My conviction is this, that we are sheltered by the Lord, and not only sheltered but strengthened. He knows how, in the most unexpected way, to subjugate the power of evil, in our experience we have been brought face to face with the power of evil, I mean collectively, as seeking to walk together in the truth of the church, to difficulties which we could not surmount, and it has been remarkable how the Lord has interfered and has brought down difficulties which appeared to be sometimes insuperable. The Lord watches carefully over that which is for Himself down here.
I commend to you the study of the chapter. I think you will see the truth of what I said at the beginning.
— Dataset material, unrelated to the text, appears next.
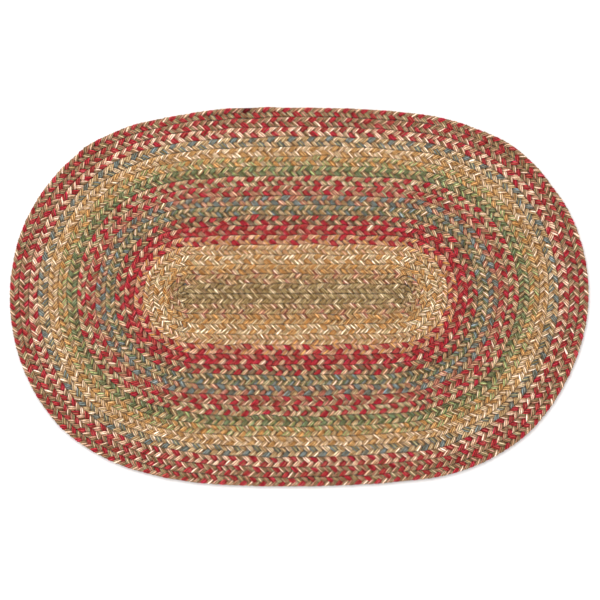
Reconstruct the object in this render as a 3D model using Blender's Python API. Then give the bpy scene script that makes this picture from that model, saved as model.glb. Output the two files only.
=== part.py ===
"""A braided rug: one flat oval mat of braids laid side by side round a short slit, in metres, +Z up.

Everything is measured from the slit, a straight line near the middle of the rug. A place round the rug is
its lap: 0 to 1 along the far long side, 1 to 2 round the right end, 2 to 3 along the near long side and 3 to
4 round the left end, clockwise seen from above. A place across the rug is its share of the reach, which is
the distance from the slit out to the edge at that lap.
"""

import math

import bmesh
import bpy
import numpy as np

BRAIDS = 19  # rows between the slit and the edge
SLIT = 0.270  # length of the fold that the innermost braid closes round
THICKNESS = 0.009  # at the crown of a braid
GROOVE = 0.002  # depth of the groove between two braids
SHOULDERS = (0.3, 0.7)  # where a braid's flat crown starts and ends, as shares of its width
RIM_WIDTH = 0.004  # how far the rounded rim leans in from the edge

# The reach at even steps along each stretch of the edge, from the start of that stretch.
REACH = {
    "far side": (0.2377, 0.2452),
    "right end": (0.2400, 0.2405, 0.2480, 0.2512, 0.2522, 0.2511, 0.2526, 0.2486),
    "near side": (0.2480, 0.2544),
    "left end": (0.2481, 0.2446, 0.2465, 0.2427, 0.2396, 0.2390, 0.2379, 0.2358),
}

SIDE_STEPS = 8  # flat facets along each long side
END_STEPS = 24  # and round each end
RIM_ANGLES = (55, 25, 0, -35, -65, -90)  # degrees up the rounded rim, from the crown down to the floor
WELD = 1e-6  # the slit's two sides meet in the same points
SHARP = 35  # degrees between two faces from which their edge shades sharp

YARN_COLOUR = (0.42, 0.27, 0.17, 1.0)  # the wool's mixed tan and rose, seen from afar
YARN_ROUGHNESS = 0.95


def laps():
    """Places round the rug, evenly spaced within each stretch."""
    steps = (SIDE_STEPS, END_STEPS, SIDE_STEPS, END_STEPS)
    return np.concatenate([side + np.arange(count) / count for side, count in enumerate(steps)])


def slit_and_outward(lap):
    """The slit's nearest point, and the level direction from it to the edge."""
    stretch = np.floor(lap).astype(int)
    part = lap - stretch
    end = np.full_like(lap, SLIT / 2)
    x = np.choose(stretch, ((part - 0.5) * SLIT, end, (0.5 - part) * SLIT, -end))
    bearing = math.pi * np.choose(stretch, (0 * part, part, 1 + 0 * part, 1 + part))
    return np.stack([x, 0 * x], 1), np.stack([np.sin(bearing), np.cos(bearing)], 1)


def edge_at(lap):
    """The edge: a smooth closed Catmull-Rom curve through the points that the table's reaches give."""
    counts = np.array([len(reaches) for reaches in REACH.values()])
    knot_lap = np.concatenate([side + np.arange(count) / count for side, count in enumerate(counts)])
    slit, outward = slit_and_outward(knot_lap)
    knots = slit + outward * np.concatenate(list(REACH.values()))[:, None]
    stretch = np.floor(lap).astype(int)
    place = (np.cumsum(counts) - counts)[stretch] + (lap - stretch) * counts[stretch]
    whole = np.floor(place).astype(int)
    part = (place - whole)[:, None]
    before, here, after, beyond = (knots[(whole + k) % len(knots)] for k in (-1, 0, 1, 2))
    bend = 2 * before - 5 * here + 4 * after - beyond
    twist = 3 * (here - after) + beyond - before
    return here + part / 2 * (after - before + part * (bend + part * twist))


def section():
    """The section from the slit over the braids, round the rim and back underneath: share, inset, height."""
    rows = []
    for braid in range(BRAIDS):
        rows.append((braid / BRAIDS, 0.0, THICKNESS - GROOVE))
        rows += [((braid + shoulder) / BRAIDS, 0.0, THICKNESS) for shoulder in SHOULDERS]
    for angle in map(math.radians, RIM_ANGLES):
        rows.append((1.0, RIM_WIDTH * (1 - math.cos(angle)), THICKNESS / 2 * (1 + math.sin(angle))))
    rows.append((0.0, 0.0, 0.0))
    return np.array(rows)


def rug_points():
    """A grid of points, section by lap, with the middle of its outline over the origin."""
    lap = laps()
    slit, outward = slit_and_outward(lap)
    span = edge_at(lap) - slit
    share, inset, height = section().T
    level = slit + share[:, None, None] * span - inset[:, None, None] * outward
    outline = level.reshape(-1, 2)
    level -= (outline.min(0) + outline.max(0)) / 2
    up = np.broadcast_to(height[:, None, None], (*level.shape[:2], 1))
    return np.concatenate([level, up], 2)


def rug_mesh():
    """The grid joined into one closed skin. The slit's two sides weld together above and below."""
    points = rug_points()
    rings, steps = points.shape[:2]
    index = np.arange(rings * steps).reshape(rings, steps)
    after = np.roll(index, -1, axis=1)
    faces = np.stack([index[:-1], index[1:], after[1:], after[:-1]], 2).reshape(-1, 4)
    mesh = bpy.data.meshes.new("rug")
    mesh.from_pydata(points.reshape(-1, 3).tolist(), [], faces.tolist())
    skin = bmesh.new()
    skin.from_mesh(mesh)
    bmesh.ops.remove_doubles(skin, verts=skin.verts, dist=WELD)
    bmesh.ops.recalc_face_normals(skin, faces=skin.faces)
    skin.to_mesh(mesh)
    skin.free()
    mesh.shade_smooth()
    mesh.set_sharp_from_angle(angle=math.radians(SHARP))
    return mesh


def yarn():
    material = bpy.data.materials.new("braided_yarn")
    material.use_nodes = True
    surface = material.node_tree.nodes["Principled BSDF"]
    surface.inputs["Base Color"].default_value = YARN_COLOUR
    surface.inputs["Roughness"].default_value = YARN_ROUGHNESS
    surface.inputs["Metallic"].default_value = 0.0
    return material


for old in list(bpy.data.objects):
    bpy.data.objects.remove(old)
rug = bpy.data.objects.new("rug", rug_mesh())
rug.data.materials.append(yarn())
bpy.context.scene.collection.objects.link(rug)
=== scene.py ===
"""The looks of a flat oval braided rug: nineteen hoops of three-strand braid, laced side by side.

A place round the rug is its lap: 0 to 1 along the far long side, 1 to 2 round the right end, 2 to 3 along the
near long side and 3 to 4 round the left end, clockwise seen from above. A place across it is its share of the
reach, the distance from the slit in the middle out to the edge. Lengths are in metres.
"""

import math

import bpy
import numpy as np
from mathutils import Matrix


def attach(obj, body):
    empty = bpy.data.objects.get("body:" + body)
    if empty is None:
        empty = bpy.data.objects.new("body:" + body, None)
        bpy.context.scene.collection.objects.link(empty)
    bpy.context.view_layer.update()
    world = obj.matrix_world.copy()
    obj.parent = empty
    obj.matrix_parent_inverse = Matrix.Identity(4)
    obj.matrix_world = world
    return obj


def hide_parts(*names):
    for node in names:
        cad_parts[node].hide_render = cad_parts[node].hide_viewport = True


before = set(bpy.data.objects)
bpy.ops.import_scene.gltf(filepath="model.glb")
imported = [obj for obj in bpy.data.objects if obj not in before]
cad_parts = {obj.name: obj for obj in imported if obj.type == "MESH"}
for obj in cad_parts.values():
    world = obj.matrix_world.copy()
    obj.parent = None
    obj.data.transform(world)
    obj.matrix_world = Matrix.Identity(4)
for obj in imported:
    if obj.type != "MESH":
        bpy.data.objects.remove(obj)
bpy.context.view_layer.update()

# ------------------------------------------------------------------ the rug's outline

SLIT = 0.270  # its length, in the middle of the rug
REACH = {  # at even places along each side
    "far side": (0.2377, 0.2452),
    "right end": (0.2400, 0.2405, 0.2480, 0.2512, 0.2522, 0.2511, 0.2526, 0.2486),
    "near side": (0.2480, 0.2544),
    "left end": (0.2481, 0.2446, 0.2465, 0.2427, 0.2396, 0.2390, 0.2379, 0.2358),
}
STEPS_PER_LAP = 2500  # for measuring along a braid

# The innermost hoops reach further at both ends than even rows would: hoops from the middle, and how far.
END_ROOM = ((0, 1, 2, 3), (0.0065, 0.0065, 0.0040, 0.0))

STRAY = 0.0006  # how far the borders between the braids stray from their even places
STRAY_WAVES = 26  # at most, in one turn round the rug
STRAY_SEED = 1000  # with the border's number added

# Where the edge swells or dents between the measured places.
EDGE_WAVES = (
    ("lap", "length", "out"),
    (0.10, 0.022, 0.0012),
    (0.21, 0.024, 0.0020),
    (0.37, 0.020, 0.0014),
    (1.20, 0.024, 0.0017),
    (1.31, 0.022, -0.0012),
    (1.70, 0.060, -0.0010),
    (2.45, 0.110, -0.0008),
    (3.07, 0.030, -0.0012),
    (3.81, 0.020, 0.0020),
    (3.94, 0.022, -0.0014),
)

# The tucked end of the outermost braid.
TUCK_LAP = 0.268
TUCK_LENGTH = 0.009
TUCK_SINK = 0.6  # as a share of the strand's height
TUCK_SHADE_DEPTH = 0.75  # the painted shade on the tucked end, as the yarn's depth and groove shades count it
TUCK_GROOVE_SHADE = 0.95

# ------------------------------------------------------------------ a braid's strands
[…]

It is a point of departure, but a departure which has continued to the present time. The Lord presents Himself as the Lord of glory, and that is the way He is known to us. Jerusalem is gone out of view. But one word more: it is Christ as wisdom that has directed us to the Lord. It is a most blessed thing that Christ should have come in in that way on the part of God, not only as the wisdom and the power of God to establish all that is of God and to bring to nothing what is not of God, but that He should have become wisdom to us, and that at every step of His course.